Iniciativas como da Auditoria Cidadã da Dívida em sua “Campanha pelo Limite dos Juros no Brasil”, através do PL 104/2022, que propõe um limite máximo para as taxas de juros, assim como acontece em cerca de 80 países no mundo, é um dos caminhos para acabar com essa especulação desenfreada. Os altos juros praticados pelo BC é um dos principais responsáveis pelo crescimento da dívida pública, além de ser um dos maiores vilões das micro e pequenas empresas.
Vale salientar que o ordenamento financeiro no Brasil está submetido apenas a 10 grandes bancos privados, onde a maioria é estrangeiro. Ademais, Itaú e Bradesco têm muitíssimas ações vendidas a estrangeiros. Destes, o BTG Pactual, além de ser um dos maiores do Brasil, é um dos principais bancos de investimentos da América Latina. O Santander, em 2021, ficou entre os três bancos com maior rentabilidade no mundo.
Se quisermos ter um projeto coletivo em que os grandes capitalistas e seus feitores não continuem sugando nossas inteligências, nossa força de trabalho, nossos corpos e nossas vidas, precisamos pensar no que temos que recuperar como forças orientadoras de nossas lutas presentes e futuras.

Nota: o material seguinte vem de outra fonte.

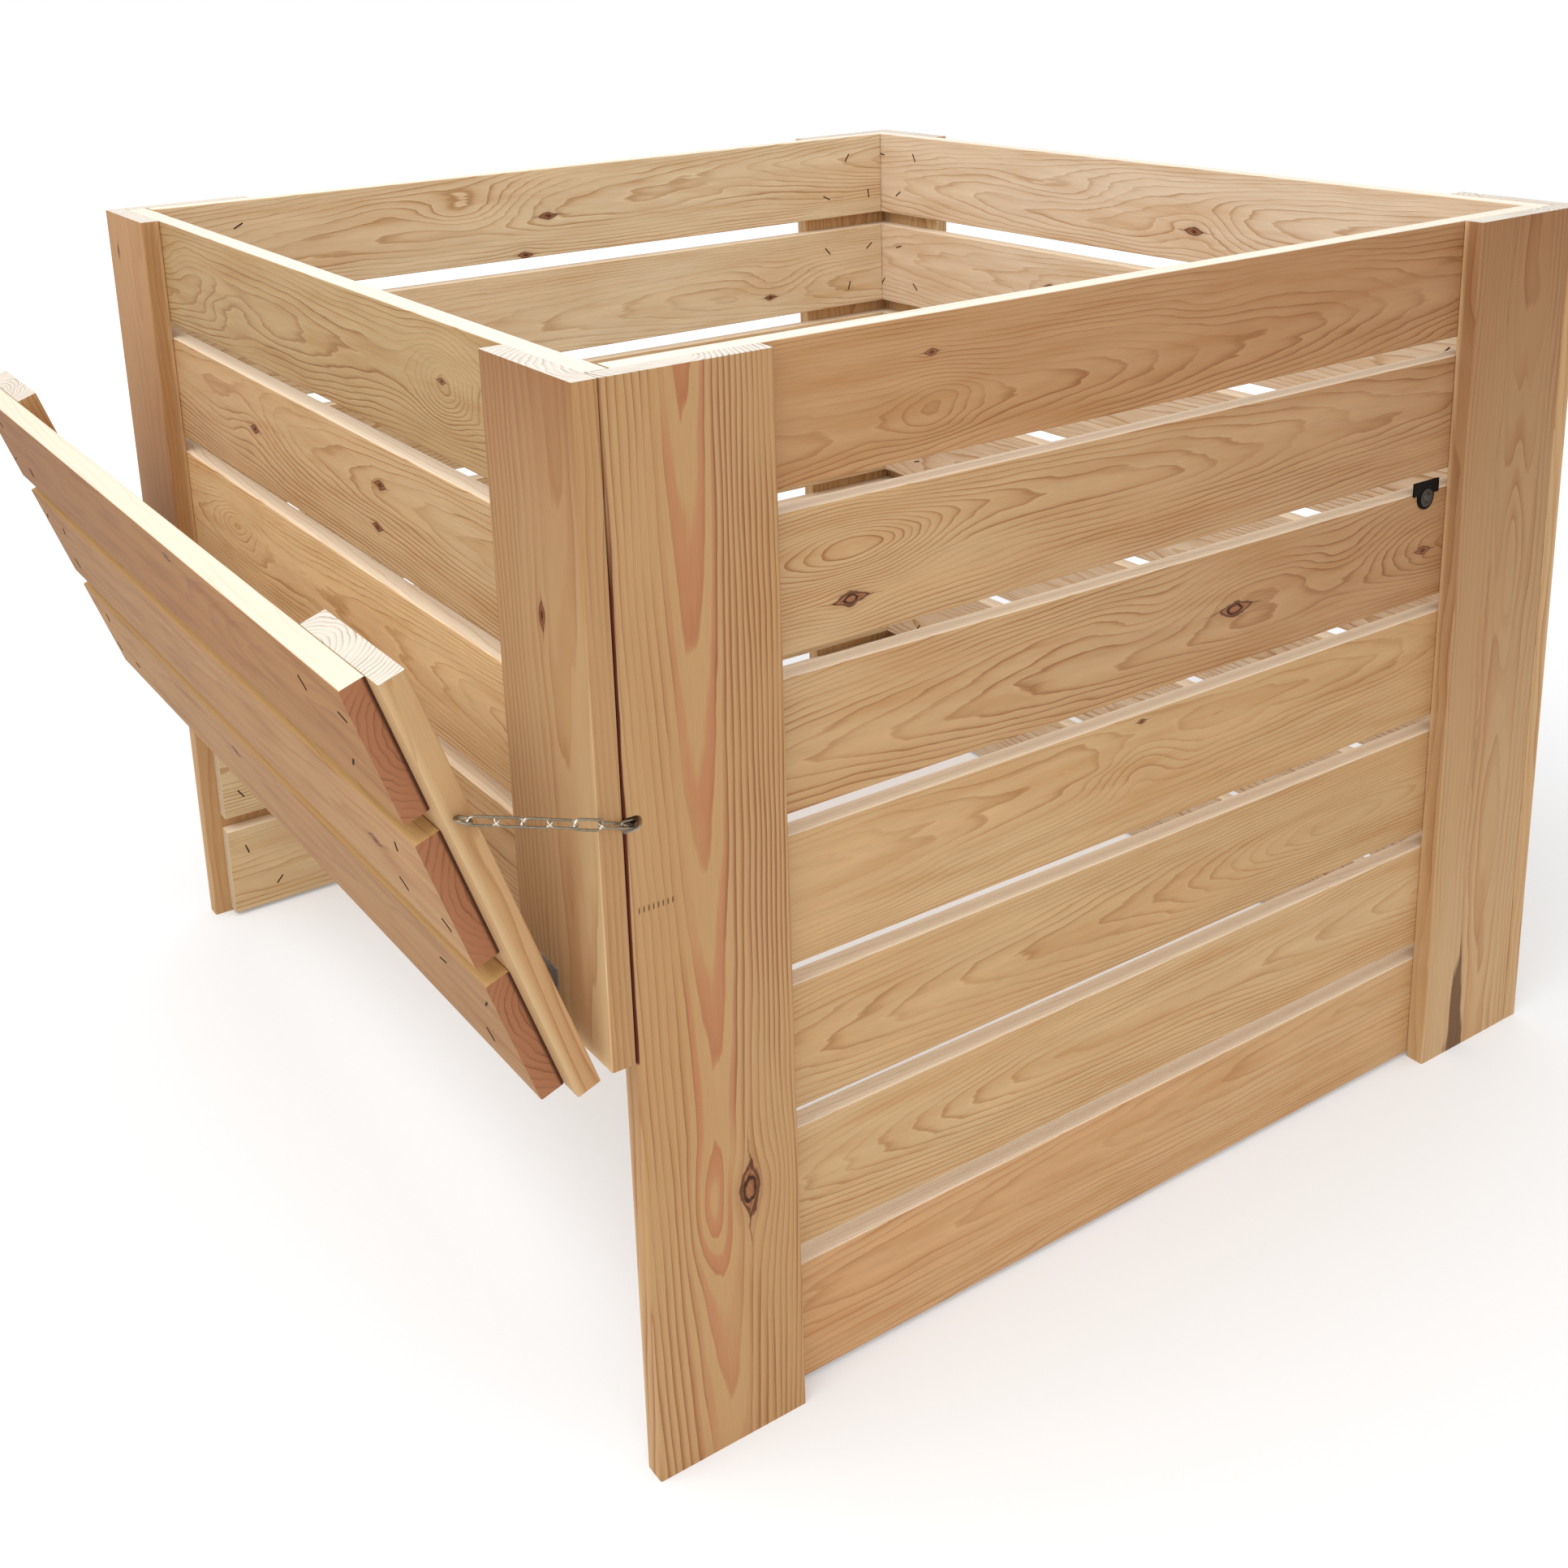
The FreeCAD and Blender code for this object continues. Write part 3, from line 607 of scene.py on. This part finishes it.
stainAndShadeShares = {"jointLine": jointShadowShare, "ticks": ticksShare, "barkPocket": barkPocketShare}

# Faces, edges and ends of planed pine. Four numbers are the range of a noise, a place or a direction,
# and the share or factor at its two ends. back: the other side of a board, by the place out of it.
# turned: a long side or a sawn end. upward: an upper edge, which takes the edge colour with its painted
# light. groove: how deep a late wood line is for the bump, in heights of the fibres. bumpReach is in
# metres. roughness: between the lines and on them
planing = {
    "back": (-7.0, -3.0, 1.0, 0.0), "backTone": "honey",
    "turned": (0.6, 0.9, 0.0, 1.0), "upward": (0.5, 0.92, 0.0, 0.92),
    "warm": (0.38, 0.66, 0.0, 1.0), "warmTint": (0.98, 0.93, 0.88),
    "dark": (0.5, 0.74, 0.0, 0.85),
    "light": (0.5, 0.3, 0.0, 0.8), "lightTint": (1.09, 1.1, 1.1),
    "fibre": (0.2, 0.8, 0.95, 1.06),
    "edgeLine": (0.88, 0.80, 0.70),
    "endBody": (0.90, 0.86, 0.83), "endLine": (0.46, 0.42, 0.40), "endShade": (-7.6, -5.6, 0.9, 0.0),
    "groove": -1.6, "bumpReach": 0.0005,
    "roughness": (0.64, 0.5), "specular": 0.18,
}


def turnedTo(add, normal, direction):
    # the share of a surface that faces along this direction, either way
    facing = add("VectorMath", (normal, tuple(direction)), 1, operation="DOT_PRODUCT")
    return add("MapRange", (add("Math", (facing,), operation="ABSOLUTE"), *planing["turned"]))


def woodMaterial(node, look, seed):
    material, tree = newTree("planedPine." + node)
    add = functools.partial(addNode, tree)
    low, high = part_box(node)
    along, across = boardFrame(node)
    turn = Matrix((along, across, along.cross(across))).transposed()
    coordinate = add("TexCoord")
    normal = coordinate.outputs["Normal"]
    local = add("Mapping", {"Vector": coordinate.outputs["Object"], "Location": (low + high) / 2,
                            "Rotation": turn.to_euler(), "Scale": (0.001, 0.001, 0.001)},
                vector_type="TEXTURE")
    lengthwise, crosswise, outward = add("SeparateXYZ", (local,)).outputs
    noise = functools.partial(grainNoise, add, local, seed)
    drift, ripple, broad, hush, fibre = map(noise, ("drift", "ripple", "broad", "hush", "fibre"))
    rings = ringCount(add, local, drift, ripple, look, seed)
    body, line, pale = ringShares(add, local, crosswise, rings, hush, look)

    # face: two tones along the board, warm clouds, weathered clouds, fine fibres, then the rings
    halfLength = max((high - low)[i] * abs(along[i]) for i in range(3)) * 1000 / 2
    lowTone, highTone = (toLinear(tones[t]) for t in look["tones"])
    share = add("MapRange", (lengthwise, -halfLength, halfLength, 0.0, 1.0))
    colour = add("Mix", {0: share, 6: lowTone, 7: highTone}, 2, data_type="RGBA")
    share = add("MapRange", (outward, *planing["back"]))
    backTone = toLinear(tones[planing["backTone"]])
    colour = add("Mix", {0: share, 6: colour, 7: backTone}, 2, data_type="RGBA")
    if "side" in look:
        sideTone = toLinear(tones[look["side"]])
        share = turnedTo(add, normal, across)
        colour = add("Mix", {0: share, 6: colour, 7: sideTone}, 2, data_type="RGBA")
    colour = tinted(add, colour, add("MapRange", (broad, *planing["warm"])), planing["warmTint"])
    if "mottle" in look:
        cloud = noise("cloud")
        colour = tinted(add, colour, add("MapRange", (cloud, *planing["dark"])), look["mottle"])
        colour = tinted(add, colour, add("MapRange", (cloud, *planing["light"])), planing["lightTint"])
    lightness = add("MapRange", (fibre, *planing["fibre"]))
    colour = add("VectorMath", {0: colour, "Scale": lightness}, operation="SCALE")
    for share, tint in ((body, "body"), (line, "line"), (pale, "pale")):
        colour = tinted(add, colour, share, look[tint])
    if "knots" in look:
        colour = knotted(add, colour, local, centred(add, noise("rough")), look["knots"])
    for name in look.get("marks", ()):
        share = stainAndShadeShares[name](add, lengthwise, crosswise, ripple, stainsAndShade[name])
        markLook = toLinear(stainsAndShade[name]["colour"])
        colour = add("Mix", {0: share, 6: colour, 7: markLook}, 2, data_type="RGBA")

    # upper edges are paler than the faces: partly paler wood, partly painted light from above. Sawn
    # ends show grey ring arcs
    edge = tinted(add, toLinear(look["edge"])[:3], line, planing["edgeLine"])
    share = add("MapRange", (add("SeparateXYZ", (normal,), 2), *planing["upward"]))
    colour = add("Mix", {0: share, 6: colour, 7: edge}, 2, data_type="RGBA")
    end = tinted(add, toLinear(look["end"])[:3], body, planing["endBody"])
    end = tinted(add, end, line, planing["endLine"])
    # painted shade: the flap boards' ends darken towards their back, where the battens shade them
    if "endShade" in look:
        share = add("MapRange", (outward, *planing["endShade"]))
        end = add("Mix", {0: share, 6: end, 7: toLinear(look["endShade"])}, 2, data_type="RGBA")
    share = turnedTo(add, normal, along)
    colour = add("Mix", {0: share, 6: colour, 7: end}, 2, data_type="RGBA")

    height = add("Math", (line, planing["groove"], fibre), operation="MULTIPLY_ADD")
    bump = add("Bump", {"Height": height, "Strength": look["bump"], "Distance": planing["bumpReach"]})
    roughness = add("MapRange", (line, 0.0, 1.0, *planing["roughness"]))
    surface = add("BsdfPrincipled", {"Base Color": colour, "Roughness": roughness, "Normal": bump,
                                     "Specular IOR Level": planing["specular"]})
    add("OutputMaterial", {"Surface": surface})
    return material


timber = [n for n in frame["nodes"] if "slat" in n or "board" in n or n.endswith("batten")]
for seed, node in enumerate(sorted(timber)):
    look = {**woods[woodKind(node)], "tones": sideTones.get(node.split("_")[0]), **boards.get(node, {})}
    # the top row's upper edges take the palest colour: painted light from above, falling full on them
    if node.endswith("slat_1"):
        look["edge"] = look["rimEdge"]
    giveMaterial(node, woodMaterial(node, look, seed))
print("boards finished:", len(timber))

# Metals and the pieces they finish: colour, roughness, and whether they shine as metal. specular is
# for paint and lacquer that shine less than the usual 0.5
metals = {
    # bright drawn wire: sharp glints, paler at the bends of the links, partly wear where they rub and
    # partly a painted highlight
    "zincPlatedWire": {"nodes": ("chain_anchor_link", "flap_screw_eye"), "colour": "#8F8472",
                       "worn": "#ECE8DF", "roughness": 0.26, "metallic": 1.0},
    # a screw deep in the notch: brown and soft
    "brownedScrew": {"nodes": ("chain_anchor_screw",), "colour": "#5E4131", "roughness": 0.4,
                     "metallic": 1.0},
    # weathered plating: grey with a soft glint
    "zincPlatedScrew": {"nodes": ("fixing_plate_screw",), "colour": "#4A443D", "roughness": 0.42,
                        "metallic": 1.0},
    # pressed hinges: light grey with a soft sheen
    "dullZinc": {"nodes": ("left_hinge_fixed_leaf", "right_hinge_fixed_leaf", "left_hinge_flap_leaf",
                           "right_hinge_flap_leaf", "left_hinge_pin", "right_hinge_pin",
                           "hinge_fixed_screws", "hinge_flap_screws"),
                 "colour": "#B9B8B2", "roughness": 0.42, "metallic": 1.0},
    # lacquered staples, sunk in the wood: short dark dashes that hardly shine
    "stapleWire": {"nodes": ("front_staples", "back_staples", "left_staples", "right_staples",
                             "flap_staples"),
                   "colour": "#38241A", "roughness": 0.7, "metallic": 0.0, "specular": 0.1},
    # matt paint: nearly black, with next to no gloss
    "blackPaintedSteel": {"nodes": ("fixing_plate",), "colour": "#120C09", "roughness": 0.6,
                          "metallic": 0.0, "specular": 0.08},
}

# How uneven the plating or paint is: clouds about 4 mm wide, the range of their noise, and what that
# does to roughness and lightness
plating = {"perMetre": 260.0, "detail": 3.0, "clouds": (0.3, 0.7), "rougher": (-0.07, 0.1),
           "lighter": (0.82, 1.1)}


def metalMaterial(name, values):
    # plating or paint with clouds, and a paler colour where the mesh attribute says so: wear and a
    # painted highlight on the bends of the chain links
    material, tree = newTree(name)
    add = functools.partial(addNode, tree)
    place = add("TexCoord").outputs["Object"]
    cloud = add("TexNoise", {"Vector": place, "Scale": plating["perMetre"],
                             "Detail": plating["detail"]})
    roughnesses = (values["roughness"] + change for change in plating["rougher"])
    rough = add("MapRange", (cloud, *plating["clouds"], *roughnesses))
    shade = add("MapRange", (cloud, *plating["clouds"], *plating["lighter"]))
    tone = add("VectorMath", {0: toLinear(values["colour"])[:3], "Scale": shade}, operation="SCALE")
    if "worn" in values:
        worn = add("Attribute", attribute_name="worn").outputs["Fac"]
        tone = add("Mix", {0: worn, 6: tone, 7: toLinear(values["worn"])}, 2, data_type="RGBA")
    surface = add("BsdfPrincipled", {"Base Color": tone, "Roughness": rough,
                                     "Metallic": values["metallic"],
                                     "Specular IOR Level": values.get("specular", 0.5)})
    add("OutputMaterial", {"Surface": surface})
    return material


finishes = {name: metalMaterial(name, values) for name, values in metals.items()}
for name, values in metals.items():
    for node in values["nodes"]:
        giveMaterial(node, finishes[name])

# Turned beech, for dowels: pale and close-grained, with short darker flecks along the rod, 25 mm long
# and 1.1 mm wide
beech = {
    "nodes": ("front_corner_dowels", "back_corner_dowels"),
    "flecksPerMetre": (40, 900, 900),
    "colours": ("#B8925F", "#DDC29A"),
    "roughness": 0.6,
}


def beechMaterial():
    material, tree = newTree("turnedBeech")
    add = functools.partial(addNode, tree)
    place = add("TexCoord").outputs["Object"]
    stretched = add("VectorMath", (place, beech["flecksPerMetre"]), operation="MULTIPLY")
    fleck = add("TexNoise", {"Vector": stretched, "Scale": 1.0, "Detail": 2.0})
    dark, light = (toLinear(tone) for tone in beech["colours"])
    tone = add("Mix", {0: fleck, 6: dark, 7: light}, 2, data_type="RGBA")
    surface = add("BsdfPrincipled", {"Base Color": tone, "Roughness": beech["roughness"]})
    add("OutputMaterial", {"Surface": surface})
    return material


rodMaterial = beechMaterial()
for node in beech["nodes"]:
    giveMaterial(node, rodMaterial)
print("metals and dowels finished")

# Hold-up chain: straight-sided links of bright wire, each turned about a quarter from the one before.
# Lengths in millimetres. links: the radius of each link's bends, and its tilt in degrees round the
# chain from the direction out of the bin's side. The last one is narrower and reaches further in, so
# that it clears the anchor link when the flap is closed. overlap: how far the middle lines of two
# links pass each other. worn: in degrees from the top of a bend, where the paler colour, partly
# wear where the links rub and partly a painted highlight, starts to fade, and from where it is gone
chain = {
    "first": (506.06, -513.71, 549.20),
    "last": (503.73, -405.72, 510.89),
    "links": ((3.8, 115.0), (3.8, 25.0), (3.8, 115.0), (3.8, 20.0), (3.6, 95.0), (3.4, 185.0)),
    "overlap": 2.0,
    "wireRadius": 0.85,
    "bendSteps": 15,
    "wireSteps": 14,
    "worn": (16.8, 58.8),
}


def makeChainLinks():
    # A link is a ring of wire whose two halves are drawn apart. At turn a of the ring and turn b
    # round the wire, the place is middle + (reach - bend) * sign(cos a) * along
    # + (bend + wire * cos b) * (cos a * along + sin a * side) + wire * sin b * out, where reach is half
    # the length of its middle line and wire is the wire's radius
    first, last = (np.array(chain[k]) for k in ("first", "last"))
    along = (last - first) / np.linalg.norm(last - first)
    pitch = (np.linalg.norm(last - first) - chain["overlap"]) / len(chain["links"])
    reach = (pitch + chain["overlap"]) / 2
    level = np.array((1.0, 0.0, 0.0)) - along[0] * along
    level = level / np.linalg.norm(level)
    below = np.cross(along, level)
    quarter = np.linspace(-math.pi / 2, math.pi / 2, chain["bendSteps"])
    turn = np.concatenate((quarter, quarter + math.pi))[:, None, None]
    push = np.repeat((1.0, -1.0), chain["bendSteps"])[:, None, None]
    wire = np.linspace(0, 2 * math.pi, chain["wireSteps"], endpoint=False)[None, :, None]
    # the bends of each link get a paler colour: wear where links rub, and a painted highlight
    fromEnd = np.degrees(np.abs((turn + math.pi / 2) % math.pi - math.pi / 2))
    worn = np.interp(fromEnd, chain["worn"], (1, 0))
    rows, columns = 2 * chain["bendSteps"], chain["wireSteps"]
    row, column = (g.ravel() for g in np.meshgrid(np.arange(rows), np.arange(columns), indexing="ij"))
    nextRow, nextColumn = (row + 1) % rows, (column + 1) % columns
    quads = np.stack((row * columns + column, nextRow * columns + column,
                      nextRow * columns + nextColumn, row * columns + nextColumn), axis=1)
    places, wearAndGlint, faces = [], [], []
    for number, (bend, degrees) in enumerate(chain["links"]):
        tilt = math.radians(degrees)
        side = level * math.cos(tilt) + below * math.sin(tilt)
        out = np.cross(along, side)
        middle = first + along * (number * pitch + reach)
        outward = np.cos(turn) * along + np.sin(turn) * side
        points = (middle + (reach - bend) * push * along
                  + (bend + chain["wireRadius"] * np.cos(wire)) * outward
                  + chain["wireRadius"] * np.sin(wire) * out)
        places.append(points.reshape(-1, 3) / 1000)
        wearAndGlint.append(np.broadcast_to(worn, points.shape[:2] + (1,)).ravel())
        faces.append(quads + number * rows * columns)
    mesh = bpy.data.meshes.new("chain_links")
    mesh.from_pydata(np.concatenate(places).tolist(), [], np.concatenate(faces).tolist())
    mesh.attributes.new("worn", "FLOAT", "POINT").data.foreach_set("value", np.concatenate(wearAndGlint))
    mesh.shade_smooth()
    mesh.materials.append(finishes["zincPlatedWire"])
    links = bpy.data.objects.new("chain_links", mesh)
    bpy.context.scene.collection.objects.link(links)
    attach(links, "chain")
    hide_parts("hold_up_chain")


makeChainLinks()
print("chain links made:", len(chain["links"]))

A autonomia do Banco Central e sua política de juros não está desassociada do nosso dia a dia. Dos preços que são pagos na cesta básica, no arroz e no feijão, na alta dos preços. Tudo está interligado. A ausência de postos de trabalho está intrinsicamente relacionada com a ausência de investimentos, consumo das famílias e gastos do governo, indicadores que são influenciados diretamente pela taxa de juros. O mercado não fica nervoso, quem fica nervoso são os banqueiros. Esse debate também é nosso, do povo brasileiro, que está perdendo a paciência de esperar!
Quem precisa de autonomia são as pessoas e não os bancos!
Para que a vida se sustente, a economia deve ser social, ecológica e solidária!
A vida acima da dívida! A dívida é com o povo e não com o mercado!